Europe's biotechnology industry warned in October that agricultural imports are increasingly put at risk by the slowness of the bloc's approval system for new strains of GMO crops.

 

"Exports of corn by-products from the US to the EU have now come to a standstill," Oil World said. "The 2011 US corn crop contains a GMO event (new plant type) not yet approved for import in the EU."

 

EU Oct. 2011/Sept. 2012 corn gluten feed imports are likely to slump to 180,000 tonnes from 960,000 tonnes in 2010/11, Oil World estimates. Corn gluten is a common feed for dairy and beef cattle.

 

EU feed importers have in the past warned that new strains of GMO crops in the United States can disrupt imports unless they are approved rapidly as it is often impossible to sort approved and non-approved crop supplies in large bulk shipments.

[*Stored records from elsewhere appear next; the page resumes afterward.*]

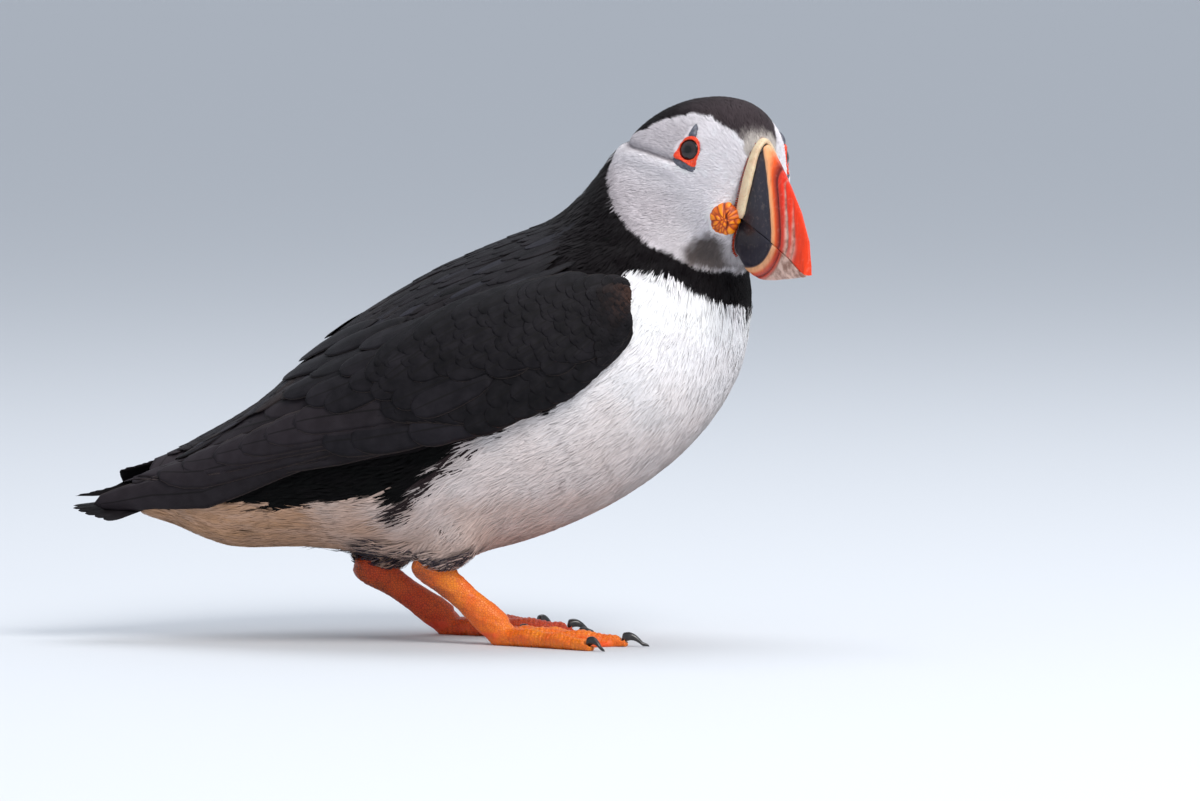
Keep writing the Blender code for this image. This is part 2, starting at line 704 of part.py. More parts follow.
trunk, neck, tail = make_trunk(), make_neck(), make_tail()
HEAD_SKIN, head = make_head()
bill = make_bill()
eye_rooms, rosettes, thighs, primaries = [], [], [], []
for side in (RIGHT, LEFT):
    eye_rooms += make_eye(side)
    rosettes.append(make_rosette(side))
    primaries.append(make_wing(side))
    leg, thigh = make_leg(side), make_thigh(side)
    thighs.append(thigh)
    make_foot(side, leg)
    boolean(leg, [grown(thigh, FINE_GAP), grown(trunk)], "DIFFERENCE")
boolean(head, eye_rooms + [grown(piece, FINE_GAP) for piece in rosettes], "DIFFERENCE")
for plate in bill:
    boolean(plate, [grown(piece, FINE_GAP) for piece in rosettes], "DIFFERENCE")
for thigh in thighs:
    boolean(thigh, [grown(trunk)], "DIFFERENCE")
boolean(trunk, [grown(head)], "DIFFERENCE")
boolean(neck, [grown(head)], "DIFFERENCE")
boolean(tail, [grown(piece) for piece in (trunk, *primaries)], "DIFFERENCE")
stand_on_origin()
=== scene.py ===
"""Looks of a life-size Atlantic puffin, a still figure on both feet with its head turned to its right.

Everything is worked out in millimetres in the bird's own frame: X towards the breast, Y to its
left, Z up from the floor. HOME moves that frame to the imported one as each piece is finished.
"""
import math

import bmesh
import bpy
import numpy as np
from mathutils import Matrix, Vector
from mathutils.bvhtree import BVHTree
from mathutils.kdtree import KDTree


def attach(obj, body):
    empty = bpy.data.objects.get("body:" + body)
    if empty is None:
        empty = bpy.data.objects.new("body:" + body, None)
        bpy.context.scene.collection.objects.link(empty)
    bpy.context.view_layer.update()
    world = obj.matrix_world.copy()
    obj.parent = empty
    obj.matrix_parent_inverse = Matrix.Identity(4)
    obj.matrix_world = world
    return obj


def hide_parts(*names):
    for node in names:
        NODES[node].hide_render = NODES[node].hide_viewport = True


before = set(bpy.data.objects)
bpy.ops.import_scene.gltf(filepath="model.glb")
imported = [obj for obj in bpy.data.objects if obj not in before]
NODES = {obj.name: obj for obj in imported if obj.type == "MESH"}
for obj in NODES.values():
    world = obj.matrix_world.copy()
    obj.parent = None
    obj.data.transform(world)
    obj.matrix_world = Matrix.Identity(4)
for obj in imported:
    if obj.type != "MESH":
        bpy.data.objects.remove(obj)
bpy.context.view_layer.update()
MM = 0.001
HOME = np.array([8.492, 2.088, 0.044])
RIGHT, LEFT = -1, 1
SIDE_NAMES = {RIGHT: "right", LEFT: "left"}
SPARSE = 1
MOST_TRIANGLES = 195000

# The body's sections from tail tip to hind crown: back x, z, belly x, z, half width.
BODY = np.array([
    (-114, 40.0, -113, 37.5, 3.0), (-102, 43.0, -99, 35.5, 7.0), (-90, 47.5, -86, 33.3, 12.0),
    (-78, 53.5, -69, 26.0, 19.0), (-64, 64.0, -49, 26.5, 27.0), (-49, 78.5, -27, 24.5, 34.0),
    (-32, 92.5, -2, 24.0, 39.5), (-11, 105.5, 21, 29.5, 42.5), (9, 114.5, 44, 40.0, 42.0),
    (25, 121.5, 64, 55.5, 37.5), (34.5, 131.5, 77.5, 75.0, 28.5), (42, 141.0, 80.5, 94.0, 19.5),
    (50, 146.0, 78, 106.0, 14.0), (57, 146.0, 74, 112.0, 9.0),
])
FULLNESS = 2.15
# The origin of the head's own frame, and in that frame the skull's middle: forward, left, up.
HEAD_PLACE = np.array([77.0, -14.0, 139.2])
SKULL = np.array([-4, 0, -10])
# The eyeball's radius, its rim's opening, its middle and the way it looks, in the head's frame.
EYE_RADIUS, EYE_OPENING = 4.6, 2.92
EYE_PLACE = np.array([-3.43, 13.05, -1.08])
EYE_AXIS = np.array([0.508, 0.835, 0.21])
ANKLES = {RIGHT: np.array([-11.5, -17.0, 22.5]), LEFT: np.array([-29.0, 16.0, 20.0])}
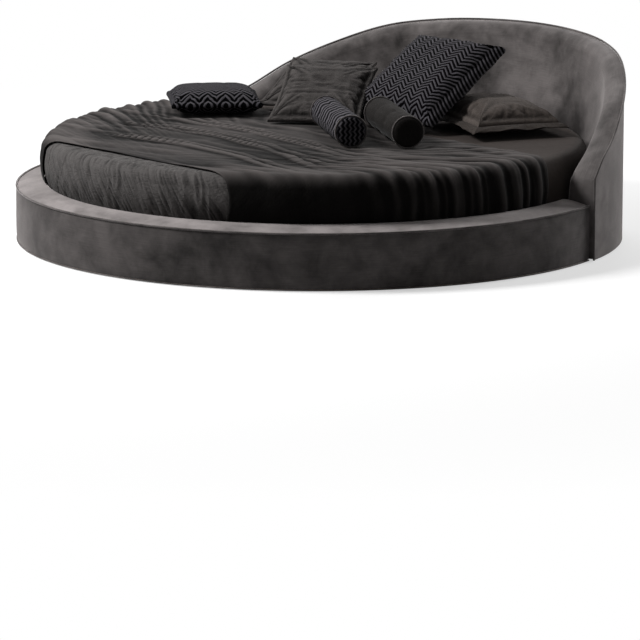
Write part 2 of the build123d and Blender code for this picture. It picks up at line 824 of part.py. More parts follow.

Importers are faced with huge costs if they cannot unload ships at EU ports and so stop imports of entire crop types if they fear unapproved GMO content.

 

"Under these conditions, there will probably be a shortfall of corn gluten feed supplies on the EU feed market of roughly one million tonnes in 2011/12," Oil World said.

 

US corn gluten feed exports to non-EU country Turkey have also been cut by GMO problems, it said.

 

"The prospective closure of the EU market will force US exporters to further step up sales to other destinations," it said.